The teacher, who’s worked at a private school since 2018, has worn a lot of hats: math and computer science instructor plus college counselor. In December, right before winter break, she was put up for a promotion to STEM Team Leader. The timing felt perfect. The job felt like a natural next step. And for a few weeks, it sounded like it was basically hers.

Then the school’s leadership changed, and everything that had felt “in the bag” suddenly became negotiable again.

The promotion looked locked in… until the board changed

According to the original post, financial issues sparked an administrative shakeup in January. The prior Board President stepped down, people on the administrative side were let go, and new leadership came in to “fill in the gaps.”

In that chaos, Team Leaders who’d been appointed by the previous administration were demoted, and the positions were opened back up. So the teacher did what most people would do: she applied again, assuming the earlier support would carry over.

The new board said departments would get autonomy to choose their own leaders. Team Leads for other departments were announced quickly—Humanities, ESL/Foreign Languages—so she waited, expecting STEM to be next.

Two weeks later, she was called into a meeting with the new Board President and the HR director, and that’s where the rug got yanked.

The “reason” didn’t match what the school had just done

In the meeting, she was told she wasn’t getting the Team Lead position after all. Another teacher—she calls her Alice—would be promoted instead because Alice had been at the school longer.

On its face, seniority can be a normal factor. But what made it sting is that she’d just watched the board bring in their own people to fill other Team Lead roles. That detail made “she’s been here longer” feel less like a consistent policy and more like a convenient excuse.

She didn’t keep quiet about that. She pointed out the contradiction: if seniority was the deciding factor, why were other leadership slots going to new faces connected to the current power structure?

That’s when the vibe shifted from disappointing to personal.

Alice didn’t just get the job—she made it uncomfortable

After the decision, the teacher says Alice began retaliating against her simply for applying. That’s the part that makes this more than a missed promotion. It wasn’t just “better luck next time.” It became a workplace where trying for a role was treated like a betrayal.

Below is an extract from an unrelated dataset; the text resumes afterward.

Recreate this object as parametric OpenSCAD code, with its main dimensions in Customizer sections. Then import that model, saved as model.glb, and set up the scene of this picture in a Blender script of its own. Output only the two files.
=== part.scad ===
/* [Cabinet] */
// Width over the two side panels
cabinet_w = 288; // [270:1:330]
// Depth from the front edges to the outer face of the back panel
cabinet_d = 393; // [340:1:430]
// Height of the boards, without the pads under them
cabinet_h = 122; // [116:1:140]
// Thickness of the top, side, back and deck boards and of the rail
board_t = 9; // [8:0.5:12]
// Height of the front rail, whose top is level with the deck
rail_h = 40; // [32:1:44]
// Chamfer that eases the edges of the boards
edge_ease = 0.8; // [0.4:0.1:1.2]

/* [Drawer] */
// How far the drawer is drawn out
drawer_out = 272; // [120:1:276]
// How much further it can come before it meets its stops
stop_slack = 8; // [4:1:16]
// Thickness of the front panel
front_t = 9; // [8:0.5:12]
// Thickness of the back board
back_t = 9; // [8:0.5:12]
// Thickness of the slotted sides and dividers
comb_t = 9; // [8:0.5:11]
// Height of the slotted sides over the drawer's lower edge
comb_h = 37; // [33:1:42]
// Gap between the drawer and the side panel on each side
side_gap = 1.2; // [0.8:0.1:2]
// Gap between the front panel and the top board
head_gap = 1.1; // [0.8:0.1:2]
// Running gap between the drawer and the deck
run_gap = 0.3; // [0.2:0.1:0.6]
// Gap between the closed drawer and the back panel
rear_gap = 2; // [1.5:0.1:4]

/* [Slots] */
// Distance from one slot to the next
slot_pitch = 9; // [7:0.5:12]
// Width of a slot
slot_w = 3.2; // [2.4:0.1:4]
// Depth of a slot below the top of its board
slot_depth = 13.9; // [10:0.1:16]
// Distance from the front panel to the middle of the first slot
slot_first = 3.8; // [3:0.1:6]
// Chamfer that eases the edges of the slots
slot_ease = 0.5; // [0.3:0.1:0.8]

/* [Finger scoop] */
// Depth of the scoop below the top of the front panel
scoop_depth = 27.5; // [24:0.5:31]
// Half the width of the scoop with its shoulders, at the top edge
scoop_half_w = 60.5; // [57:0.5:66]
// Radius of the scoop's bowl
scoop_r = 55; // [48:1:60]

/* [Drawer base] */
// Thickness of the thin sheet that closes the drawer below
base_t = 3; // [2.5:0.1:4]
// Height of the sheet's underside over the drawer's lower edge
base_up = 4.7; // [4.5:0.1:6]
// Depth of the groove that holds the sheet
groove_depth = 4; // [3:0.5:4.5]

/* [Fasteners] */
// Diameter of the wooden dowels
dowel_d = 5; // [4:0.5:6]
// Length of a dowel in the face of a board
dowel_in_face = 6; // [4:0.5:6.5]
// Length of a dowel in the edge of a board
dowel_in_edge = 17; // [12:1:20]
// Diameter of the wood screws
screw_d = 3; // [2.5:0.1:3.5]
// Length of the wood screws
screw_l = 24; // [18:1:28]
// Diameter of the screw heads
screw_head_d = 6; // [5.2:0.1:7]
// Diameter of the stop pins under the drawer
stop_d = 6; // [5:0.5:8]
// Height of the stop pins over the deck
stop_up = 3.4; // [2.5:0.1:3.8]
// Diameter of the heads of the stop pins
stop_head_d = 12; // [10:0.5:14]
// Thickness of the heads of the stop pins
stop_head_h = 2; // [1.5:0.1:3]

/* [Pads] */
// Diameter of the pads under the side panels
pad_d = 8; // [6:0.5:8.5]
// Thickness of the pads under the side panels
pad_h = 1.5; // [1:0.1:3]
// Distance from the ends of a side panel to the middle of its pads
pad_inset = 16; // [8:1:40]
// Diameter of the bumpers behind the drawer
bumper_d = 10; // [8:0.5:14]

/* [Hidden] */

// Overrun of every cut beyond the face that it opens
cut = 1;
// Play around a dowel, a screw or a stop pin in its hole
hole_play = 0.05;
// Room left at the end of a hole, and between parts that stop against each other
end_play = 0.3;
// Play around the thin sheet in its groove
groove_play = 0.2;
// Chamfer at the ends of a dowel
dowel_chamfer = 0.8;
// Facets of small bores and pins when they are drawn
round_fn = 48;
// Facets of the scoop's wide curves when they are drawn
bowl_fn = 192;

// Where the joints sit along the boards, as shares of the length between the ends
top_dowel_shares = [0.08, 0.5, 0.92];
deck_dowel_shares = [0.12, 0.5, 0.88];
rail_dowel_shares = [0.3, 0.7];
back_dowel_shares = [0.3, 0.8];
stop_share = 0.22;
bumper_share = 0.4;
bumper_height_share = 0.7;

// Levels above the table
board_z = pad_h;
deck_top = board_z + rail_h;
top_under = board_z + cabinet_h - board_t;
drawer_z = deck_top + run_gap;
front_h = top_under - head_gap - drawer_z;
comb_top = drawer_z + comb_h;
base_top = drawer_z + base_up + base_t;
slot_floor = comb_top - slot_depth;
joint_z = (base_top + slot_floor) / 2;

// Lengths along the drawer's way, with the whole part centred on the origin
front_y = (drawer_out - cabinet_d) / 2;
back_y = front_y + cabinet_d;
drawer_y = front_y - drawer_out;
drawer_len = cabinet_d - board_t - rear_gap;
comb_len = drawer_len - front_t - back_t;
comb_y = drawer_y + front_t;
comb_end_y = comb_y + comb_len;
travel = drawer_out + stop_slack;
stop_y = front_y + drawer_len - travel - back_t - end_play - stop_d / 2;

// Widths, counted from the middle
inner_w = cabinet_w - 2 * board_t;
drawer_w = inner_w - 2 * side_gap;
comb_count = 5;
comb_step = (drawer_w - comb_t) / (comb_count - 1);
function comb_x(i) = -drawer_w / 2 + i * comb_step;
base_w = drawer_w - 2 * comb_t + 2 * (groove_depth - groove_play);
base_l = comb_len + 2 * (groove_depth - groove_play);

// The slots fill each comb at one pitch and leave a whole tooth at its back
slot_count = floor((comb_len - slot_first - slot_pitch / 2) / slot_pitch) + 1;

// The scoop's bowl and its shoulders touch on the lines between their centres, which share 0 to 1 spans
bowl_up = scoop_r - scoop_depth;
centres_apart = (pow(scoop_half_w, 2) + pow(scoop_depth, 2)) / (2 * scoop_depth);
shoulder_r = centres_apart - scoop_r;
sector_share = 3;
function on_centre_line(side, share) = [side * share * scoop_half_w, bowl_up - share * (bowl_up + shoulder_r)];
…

Then the Board President—she calls her Barbara—pulled her aside with what sounded like a pep talk, but didn’t really land that way. Barbara acknowledged she was disappointed, then added that Alice is a single mom and “could really use the money.”

The message wasn’t subtle: take the loss gracefully, swallow the frustration, and maybe—maybe—there could be something for you later if Alice “decides to step down.”

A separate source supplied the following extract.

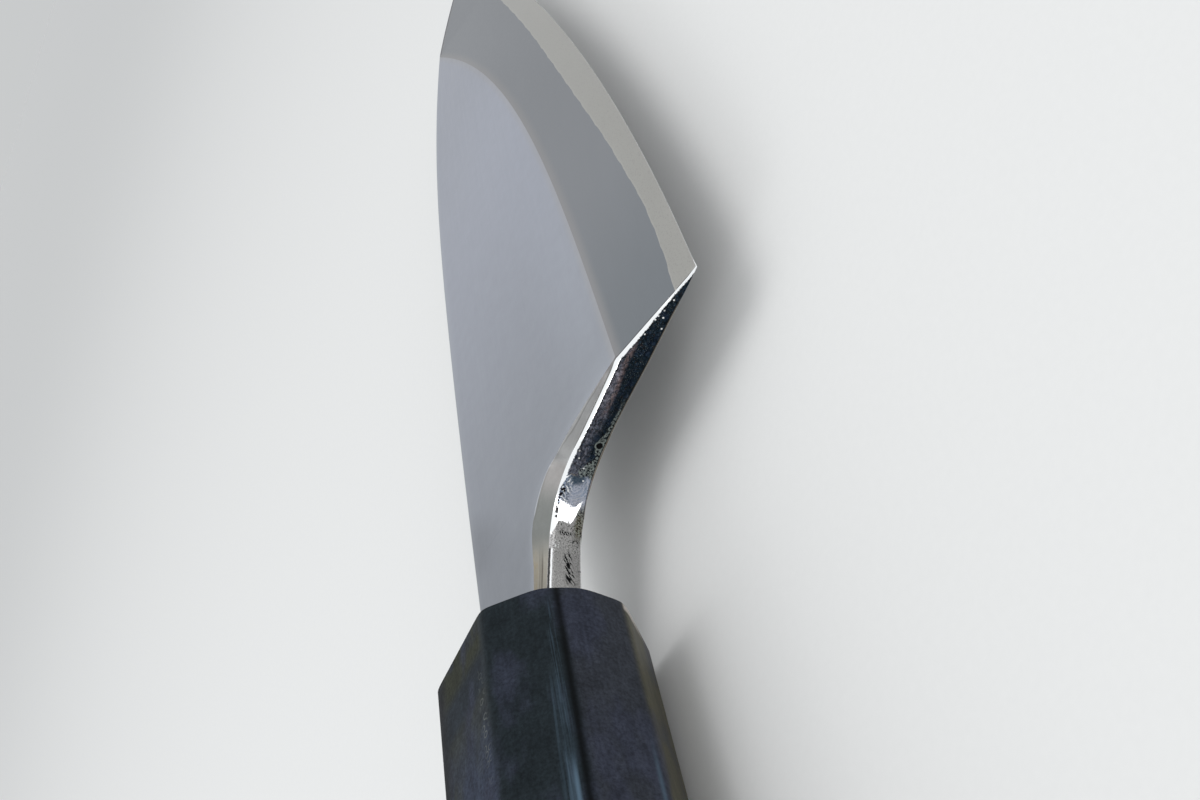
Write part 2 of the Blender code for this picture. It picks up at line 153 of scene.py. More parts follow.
class Graph:
    """Nodes of a material or of the world, with one method for every kind of node they need."""

    def __init__(self, owner: Material | bpy.types.World) -> None:
        """Empties the owner's nodes.

        Args:
            owner: Material or world that the nodes belong to.
        """
        owner.use_nodes = True
        self.owner = owner
        self.tree = owner.node_tree
        self.tree.nodes.clear()

    def node(self, kind: str, settings: dict | None = None, sockets: dict | None = None) -> bpy.types.Node:
        """Adds any node.

        Args:
            kind: The node's type.
            settings: Its own settings, which are made first.
            sockets: Numbers, colours, values or links for its inputs, by name or by place.

        Returns:
            The node.
        """
        made = self.tree.nodes.new(kind)
        for key, setting in (settings or {}).items():
            setattr(made, key, setting)
        for key, given in (sockets or {}).items():
            self.join(given, made.inputs[key])
        return made

    def join(self, given: Socketable, socket: Socket) -> None:
        """Links a value to a socket, or sets the number or colour on it.

        Args:
            given: Number, colour, value or output socket.
            socket: Input that gets it.
        """
        if isinstance(given, Value):
            given = given.socket
        if isinstance(given, Socket):
            self.tree.links.new(given, socket)
        elif isinstance(given, tuple) and socket.type == "RGBA":
            socket.default_value = (*given, 1.0)
        else:
            socket.default_value = given

    def math(self, operation: str, first: Socketable, second: Socketable = 0.0) -> Value:
        """Adds a Math node and returns its value."""
        made = self.node("ShaderNodeMath", {"operation": operation}, {0: first, 1: second})
        return Value(self, made.outputs[0])

    def mix(self, share: Socketable, first: Socketable, second: Socketable) -> Socket:
        """Blends two colours.

        Args:
            share: How much of the second colour there is, from 0 to 1.
            first: Colour where the share is 0.
            second: Colour where the share is 1.

        Returns:
            The colour socket.
        """
        settings = {"data_type": "RGBA", "blend_type": "MIX", "clamp_factor": True}
        return self.node("ShaderNodeMix", settings, {0: share, 6: first, 7: second}).outputs[2]

    def lean(self, share: Socketable, first: Socketable, second: Socketable) -> Socket:
        """Blends two normals: the second one where the share is 1."""
        settings = {"data_type": "VECTOR", "clamp_factor": True}
        return self.node("ShaderNodeMix", settings, {0: share, 4: first, 5: second}).outputs[1]

    def coat(self, colour: Socketable, *coats: tuple[Value, Socketable]) -> Socketable:
        """Lays colours over a colour, each one as its share says.

        Args:
            colour: Colour underneath.
            coats: Share and colour of each coat, the lowest first.

        Returns:
            The colour on top.
        """
        for share, tone in coats:
            colour = self.mix(share, colour, tone)
        return colour

    def shade(self, colour: Socketable, amount: Value) -> Socket:
        """Multiplies a colour by a value."""
        made = self.node("ShaderNodeVectorMath", {"operation": "SCALE"}, {0: colour, "Scale": amount})
        return made.outputs[0]

    def place(self, scale: Colour = (1.0, 1.0, 1.0)) -> Socket:
        """Object coordinates in metres, times a scale along each axis."""
        spot = self.node("ShaderNodeTexCoord").outputs["Object"]
        return self.node("ShaderNodeMapping", {}, {"Vector": spot, "Scale": scale}).outputs[0]

    def trait(self, name: str) -> Value:
        """One of the piece's own attributes."""
        return Value(self, self.node("ShaderNodeAttribute", {"attribute_name": name}).outputs["Fac"])

    def chart(self, run: Socketable, across: Socketable, depth: Socketable = 0.0) -> Socket:
        """Vector from two or three values."""
        return self.node("ShaderNodeCombineXYZ", {}, {0: run, 1: across, 2: depth}).outputs[0]

    def noise(self, vector: Socketable, scale: float, detail: float = 3.0, rough: float = 0.5) -> Value:
        """Fractal noise.

        Args:
            vector: Where it is read.
            scale: Features for each metre of the vector.
            detail: How many finer layers there are.
            rough: How strong each finer layer is against the one above.

        Returns:
            A value around 0.5.
        """
        sockets = {"Vector": vector, "Scale": scale, "Detail": detail, "Roughness": rough}
        return Value(self, self.node("ShaderNodeTexNoise", {}, sockets).outputs[0])

    def grain(self, scale: float | Colour, detail: float = 3.0, rough: float = 0.5) -> Value:
        """Fractal noise over the piece, with so many features a metre, the same or one for each axis.

        Args:
            scale: Features for each metre, the same along all axes or one for each.
            detail: How many finer layers there are.
            rough: How strong each finer layer is against the one above.

        Returns:
            A value around 0.5.
        """
        if isinstance(scale, tuple):
            return self.noise(self.place(scale), 1.0, detail, rough)
        return self.noise(self.place(), scale, detail, rough)

    def pits(self, vector: Socketable, scale: float) -> Value:
        """Distance on a chart from the nearest of many scattered points, in shares of their spacing.

        Args:
            vector: Where it is read.
            scale: Points for each metre of the vector.

        Returns:
            A value that is 0 at a point.
        """
        settings = {"feature": "F1", "voronoi_dimensions": "2D"}
        made = self.node("ShaderNodeTexVoronoi", settings, {"Vector": vector, "Scale": scale})
        return Value(self, made.outputs["Distance"])

    def away(self, across: Value, up: Value, centre: tuple[float, float]) -> Value:
        """Distance on a chart from one of its points."""
        return self.math("SQRT", (across - centre[0]) ** 2.0 + (up - centre[1]) ** 2.0)

    def bump(self, height: Value, strength: float, distance: float) -> Socket:
        """Normal from a height.

        Args:
            height: Height in shares of the distance.
            strength: How much of the bump is used.
            distance: Height of one share, in metres.

        Returns:
            The normal socket.
        """
        sockets = {"Height": height, "Strength": strength, "Distance": distance}
        return self.node("ShaderNodeBump", {}, sockets).outputs[0]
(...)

It’s hard to hear that and not feel like your career just got reduced to a favor you’re expected to do for someone else.

Then came the nepotism vibes—and the quiet exit plan

The teacher says she started putting pieces together when Alice’s brother-in-law showed up for an interview. To her, it looked like leadership was willing to ignore behavior they wouldn’t tolerate from others.

And while all of that was happening, the school made it clear she wasn’t in their future plans. They “confirmed” that she’s no longer considered a good fit and won’t be asked back next year.

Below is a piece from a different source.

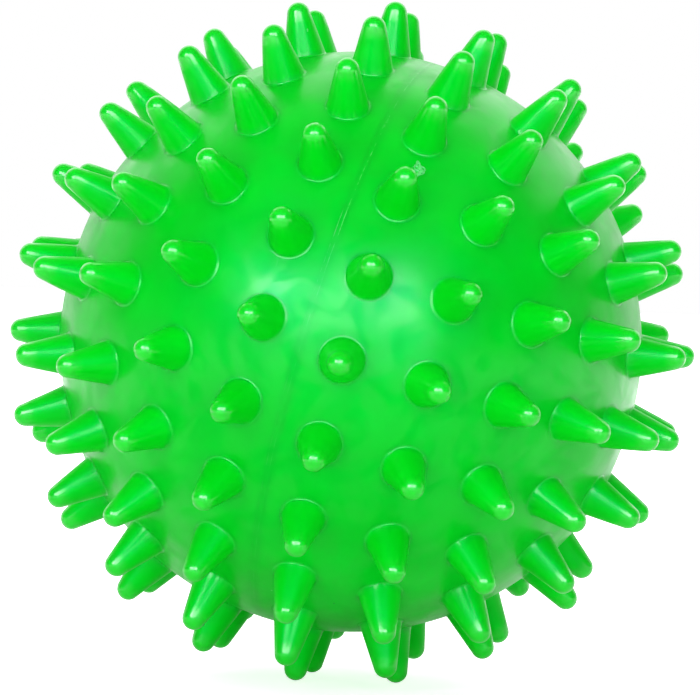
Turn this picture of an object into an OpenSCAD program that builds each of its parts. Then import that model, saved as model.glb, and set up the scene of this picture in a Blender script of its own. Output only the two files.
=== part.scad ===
// Spiky sensory ball: a hollow body of two welded halves, each moulded with its own nubs,
// and a stopper in the filling hole.
// The origin is the centre of the body. +Z points up, and the ball rests on three nubs.

/* [Body] */

// Outside diameter of the body, without its nubs
body_d = 76; // [70:1:100]
// Thickness of the moulded wall
wall = 2.6; // [1.8:0.1:4]
// Width of the weld between the two halves
weld_w = 0.8; // [0.4:0.1:1.6]
// Height of the weld's bead above the body
weld_bead_h = 0.2; // [0.1:0.05:0.4]

/* [Nubs] */

// Height of a nub above the body
nub_h = 7; // [5:0.5:10]
// Radius of a nub's tapered side where it meets the body
nub_base_r = 2.75; // [2.2:0.05:3.2]
// Radius of a nub's round tip
nub_tip_r = 1.5; // [0.8:0.1:2]
// Width and height of the small flare round a nub's foot
nub_foot = 0.3; // [0.1:0.05:0.5]
// Meridian on which each row of the right half starts, in degrees
right_start_angle = 3.7; // [0:0.1:360]
// Meridian on which each row of the left half starts, in degrees
left_start_angle = 65.9; // [0:0.1:360]

/* [Filling hole] */

// Diameter of the stopper's head
plug_head_d = 6; // [4.8:0.1:7]
// Thickness of the stopper's head
plug_head_h = 1.2; // [0.8:0.1:1.8]
// Height of the stopper's head above the body
plug_proud_h = 0.4; // [0.2:0.1:0.7]
// Outside diameter of the ribs on the stopper's stem
plug_stem_d = 3.4; // [2.4:0.1:3.8]
// Length of the stopper's stem below its head
plug_stem_l = 6.4; // [5:0.1:8]
// Depth of the grooves between the ribs
plug_groove = 0.3; // [0.1:0.05:0.5]
// Wall of the collar round the hole, inside the ball
collar_wall = 1.7; // [1:0.1:2.4]
// Length of the collar below the wall
collar_l = 3; // [1.5:0.1:4]
// Gap between the stem's ribs and the hole, on the radius
stem_clear = 0.05; // [0.02:0.01:0.1]
// Gap between the stopper's head and its recess, on the radius
head_clear = 0.25; // [0.15:0.05:0.4]
// Gap under the stopper's head
seat_clear = 0.1; // [0.05:0.05:0.3]

/* [Feed mark] */

// Length of the rough patch where the mould was fed
mark_l = 2.7; // [1.5:0.1:4]
// Width of the patch
mark_w = 2.1; // [1:0.1:3]
// Height of the patch above the body
mark_h = 0.2; // [0.1:0.05:0.4]

/* [Rest] */

// Heading of the right half's pole about the upright axis, in degrees
pole_heading = -9.5; // [-180:0.5:180]

/* [Hidden] */

$fn = 128;

// Every piece is moulded in the same bright green
ball_green = [0, 0.86, 0.2];
plug_green = [0, 0.74, 0.2];

body_r = body_d / 2;
bore_r = body_r - wall;
// Overrun of every cut past the face that it leaves
over = wall / 2;

// Each half carries five rows and a nub at its pole. The rows are one step apart, the first
// lies half a step from the weld, and nubs in a row are as nearly one step apart as fits.
rows = 5;
step = 180 / (2 * rows + 1);
function row_lat(row) = (row - 0.5) * step;
function row_count(row) = round(360 * cos(row_lat(row)) / step);
function nub_lon(row, start, index) = start + index * 360 / row_count(row);
function unit_at(lat, lon) = [cos(lat) * cos(lon), cos(lat) * sin(lon), sin(lat)];

// A nub's outline: its tip is a ball, and its side is the line from the foot that touches the ball
tip_y = body_r + nub_h - nub_tip_r;
side_y = sqrt(body_r * body_r - nub_base_r * nub_base_r);
side_rise = tip_y - side_y;
taper = atan2(nub_base_r, side_rise) - asin(nub_tip_r / norm([nub_base_r, side_rise]));
touch_x = nub_tip_r * cos(taper);
touch_y = tip_y + nub_tip_r * sin(taper);

// The ball lies on two neighbours in the right half's first row and one in its second.
// The rest direction is square to the plane through their tips.
rest_index = 5;
rest_nubs = [
  unit_at(row_lat(1), nub_lon(1, right_start_angle, rest_index)),
  unit_at(row_lat(1), nub_lon(1, right_start_angle, rest_index + 1)),
  unit_at(row_lat(2), nub_lon(2, right_start_angle, rest_index))
];
rest_normal = cross(rest_nubs[1] - rest_nubs[0], rest_nubs[2] - rest_nubs[0]);
rest_down = rest_normal * sign(rest_normal * rest_nubs[0]) / norm(rest_normal);
rest_lon = atan2(rest_down[1], rest_down[0]);
rest_tilt = 180 - acos(rest_down[2]);

// The filling hole is midway between two rows and between two nubs of the left half's second row
valve_lat = -step;
valve_lon = nub_lon(2, left_start_angle, 8.5);
plug_head_r = plug_head_d / 2;
plug_stem_r = plug_stem_d / 2;
plug_ribs = 4;
hole_r = plug_stem_r + stem_clear;
head_y = body_r + plug_proud_h - plug_head_h;
seat_y = head_y - seat_clear;
stem_y = head_y - plug_stem_l;
collar_y = bore_r - collar_l;

// The feed mark lies beside a nub of the right half's first row
mark_lat = 9.3;
mark_lon = right_start_angle - 41.4;
mark_turn = 18;
mark_outline_shares = [
  [0.02, -0.5], [0.14, -0.18], [0.42, 0.02], [0.5, 0.3], [0.2, 0.36],
  [0.04, 0.5], [-0.3, 0.34], [-0.5, 0.2], [-0.34, 0.02], [-0.1, -0.14]
];

// Turns the ball, drawn with the right half's pole upward, to the way it rests
module lay_down() {
  rotate([0, 0, pole_heading])
    rotate([0, rest_tilt, 0])
      rotate([0, 0, -rest_lon])
        children();
}

// Points a child's +Z outward at a latitude and a longitude of the ball
module facing(lat, lon) {
  rotate([0, 0, lon])
    rotate([0, 90 - lat, 0])
      children();
}

// One half of the hollow body, with its pole upward and a flat rim for the weld
module half_body() {
  intersection() {
    difference() {
      sphere(r = body_r);
      sphere(r = bore_r);
    }
    translate([-body_d, -body_d, weld_w / 2])
      cube([2 * body_d, 2 * body_d, body_d]);
  }
}

// Tube inside the wall that grips the stopper's stem
module collar() {
  translate([0, 0, collar_y])
    cylinder(h = bore_r + wall / 2 - collar_y, r = hole_r + collar_wall);
}

// Filling hole, with the recess that the stopper's head sits in
module filling_hole() {
  translate([0, 0, collar_y - over])
    cylinder(h = body_r - collar_y + 2 * over, r = hole_r);
  translate([0, 0, seat_y])
    cylinder(h = body_r + over - seat_y, r = plug_head_r + head_clear);
}

module shell_half_right() {
  color(ball_green)
    lay_down()
      half_body();
}

module shell_half_left() {
  color(ball_green)
    lay_down()
      difference() {
        union() {
          mirror([0, 0, 1])
            half_body();
          facing(valve_lat, valve_lon)
            collar();
        }
        facing(valve_lat, valve_lon)
          filling_hole();
      }
}

// The weld fills the joint through the wall, and its bead stands a little proud
module weld_seam() {
  bead_r = (weld_w * weld_w / 4 + weld_bead_h * weld_bead_h) / (2 * weld_bead_h);
  color(ball_green)
    lay_down()
      rotate_extrude() {
        translate([bore_r, -weld_w / 2])
          square([wall, weld_w]);
        intersection() {
          translate([body_r + weld_bead_h - bead_r, 0])
            circle(r = bead_r);
          translate([body_r, -weld_w / 2])
            square([weld_bead_h, weld_w]);
        }
      }
}

// Half outline of a nub, standing on the body along +Y
module nub_outline() {
  foot_x = nub_base_r + nub_foot;
  difference() {
    union() {
      polygon([
        [0, side_y - over],
        [foot_x, side_y - over],
        [foot_x, sqrt(body_r * body_r - foot_x * foot_x)],
        [nub_base_r - nub_foot * tan(taper), side_y + nub_foot],
        [touch_x, touch_y],
        [0, touch_y]
      ]);
      intersection() {
        translate([0, tip_y])
          circle(r = nub_tip_r);
        translate([0, touch_y])
          square([nub_tip_r, nub_tip_r]);
      }
    }
    circle(r = body_r);
  }
}

module nub() {
  rotate_extrude()
    nub_outline();
}

// One ring of nubs on the half that side names: 1 is the right half and -1 the left
module nub_row(row, side, start) {
  color(ball_green)
    lay_down()
      for (index = [0 : row_count(row) - 1])
        facing(side * row_lat(row), nub_lon(row, start, index))
          nub();
}

module pole_nub(side) {
  color(ball_green)
    lay_down()
      facing(side * 90, 0)
        nub();
}

// Low rough patch left where the mould was fed, trimmed close to the body
module feed_mark() {
  color(ball_green)
    lay_down()
      difference() {
        intersection() {
          facing(mark_lat, mark_lon)
            rotate([0, 0, mark_turn])
              linear_extrude(height = body_r + mark_h + over)
                polygon([for (p = mark_outline_shares) [p[0] * mark_w, p[1] * mark_l]]);
          sphere(r = body_r + mark_h);
        }
        sphere(r = body_r);
      }
}

// Half outline of the stopper: a ribbed stem, and a crowned head that a nail can lift by its
// bevelled edge
module stopper_outline() {
  core_r = plug_stem_r - plug_groove;
  rib_l = plug_stem_l / plug_ribs;
  top_y = body_r + plug_proud_h;
  intersection() {
    polygon(concat(
      [[0, stem_y]],
      [for (rib = [0 : plug_ribs - 1], end = [0, 1])
        [core_r + end * plug_groove, stem_y + (rib + end) * rib_l]],
      [
        [plug_head_r - plug_groove, head_y],
        [plug_head_r, top_y - plug_head_h / 2],
        [plug_head_r, top_y],
        [0, top_y]
      ]
    ));
    circle(r = top_y);
  }
}

module valve_plug() {
  color(plug_green)
    lay_down()
      facing(valve_lat, valve_lon)
        rotate_extrude()
          stopper_outline();
}

shell_half_right();
shell_half_left();
weld_seam();
nub_row(1, 1, right_start_angle);  // nub_row_right_1
nub_row(2, 1, right_start_angle);  // nub_row_right_2
nub_row(3, 1, right_start_angle);  // nub_row_right_3
nub_row(4, 1, right_start_angle);  // nub_row_right_4
nub_row(5, 1, right_start_angle);  // nub_row_right_5
pole_nub(1);  // pole_nub_right
nub_row(1, -1, left_start_angle);  // nub_row_left_1
nub_row(2, -1, left_start_angle);  // nub_row_left_2
nub_row(3, -1, left_start_angle);  // nub_row_left_3
nub_row(4, -1, left_start_angle);  // nub_row_left_4
nub_row(5, -1, left_start_angle);  // nub_row_left_5
pole_nub(-1);  // pole_nub_left
feed_mark();
valve_plug();
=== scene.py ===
import math
import bmesh
import bpy
import numpy as np
from mathutils import Matrix, Vector


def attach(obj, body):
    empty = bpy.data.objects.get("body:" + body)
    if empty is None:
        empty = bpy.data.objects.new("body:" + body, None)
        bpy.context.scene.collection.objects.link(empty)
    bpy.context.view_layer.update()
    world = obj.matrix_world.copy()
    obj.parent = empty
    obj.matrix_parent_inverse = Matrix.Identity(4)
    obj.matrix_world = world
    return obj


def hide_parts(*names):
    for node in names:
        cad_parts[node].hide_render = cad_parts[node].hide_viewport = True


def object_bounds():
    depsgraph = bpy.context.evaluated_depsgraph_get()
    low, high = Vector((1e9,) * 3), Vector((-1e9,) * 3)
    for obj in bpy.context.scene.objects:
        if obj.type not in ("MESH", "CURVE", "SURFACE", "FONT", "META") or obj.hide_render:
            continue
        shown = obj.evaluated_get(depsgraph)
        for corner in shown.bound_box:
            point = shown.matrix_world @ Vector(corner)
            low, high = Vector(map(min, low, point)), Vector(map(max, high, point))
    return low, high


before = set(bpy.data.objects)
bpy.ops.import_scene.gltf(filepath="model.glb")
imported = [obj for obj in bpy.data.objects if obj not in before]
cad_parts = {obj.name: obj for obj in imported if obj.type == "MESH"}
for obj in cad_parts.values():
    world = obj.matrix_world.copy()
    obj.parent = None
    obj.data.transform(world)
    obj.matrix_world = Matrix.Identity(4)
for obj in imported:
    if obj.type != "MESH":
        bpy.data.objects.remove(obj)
cad_low, cad_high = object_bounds()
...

So now she’s in that miserable in-between space: still employed for the remainder of the year, still expected to function professionally, but also aware that the decision has already been made about her long-term future.

She also shared a key detail that explains why she’s not clinging to the job out of pure passion: she never planned to be a teacher forever, and expects she’ll return to industry. But leaving on your own timeline is one thing. Being shown the door while being asked to keep giving is another.

The ask that pushed her over the edge: “Train your replacement”

After she was passed over—and after the school signaled she wouldn’t be returning—she was asked to train Alice to do the Team Lead job. Not just hand over a binder or run through a checklist, either.

One of the big pieces involves an online Calculus course so Alice can teach AP Calculus. And that’s where the teacher’s resentment turns into something sharper, because she’s the one who’s been building that program.

She describes herself as having “practically been running the pilot program for AP Calc” for the past year. It was her first time teaching it, and she had real results: 7 out of 8 students took the official exam, and all 7 who took it passed. She also did the paperwork to get the course officially certified as AP.

Now, she says, Alice gets to slide in and take over once it becomes official—without even grasping the material. And the school’s solution is for the person they’re letting go to make sure the person they promoted can do the job.

She admits that, for now, she’s doing the training until she has another offer in hand, but she’s intentionally doing a bare-minimum version of it. In her mind, her goodwill has already been used up.

Where things were left: doing the work, but done with the loyalty

There’s no big mic-drop resignation scene in her story. It’s more like a slow, simmering final stretch—showing up, getting through the days, and quietly preparing to leave.

The school got what it wanted in the short term: someone with proven AP Calc success keeping the wheels on long enough to transition the program. Alice got the title and the pay bump. Barbara got to frame it like a compassionate decision for a single mom.

But the teacher is left with the part that feels hardest to swallow: she built something that worked, got results students can actually measure, and still ended up treated like a temporary tool—useful for the setup, disposable for the credit.

For now, she’s staying just long enough to land on her feet. And if her “last act of goodwill” is anything, it’s not a warm handoff—it’s a reminder that when a workplace decides you’re out, they don’t always stop asking you to give.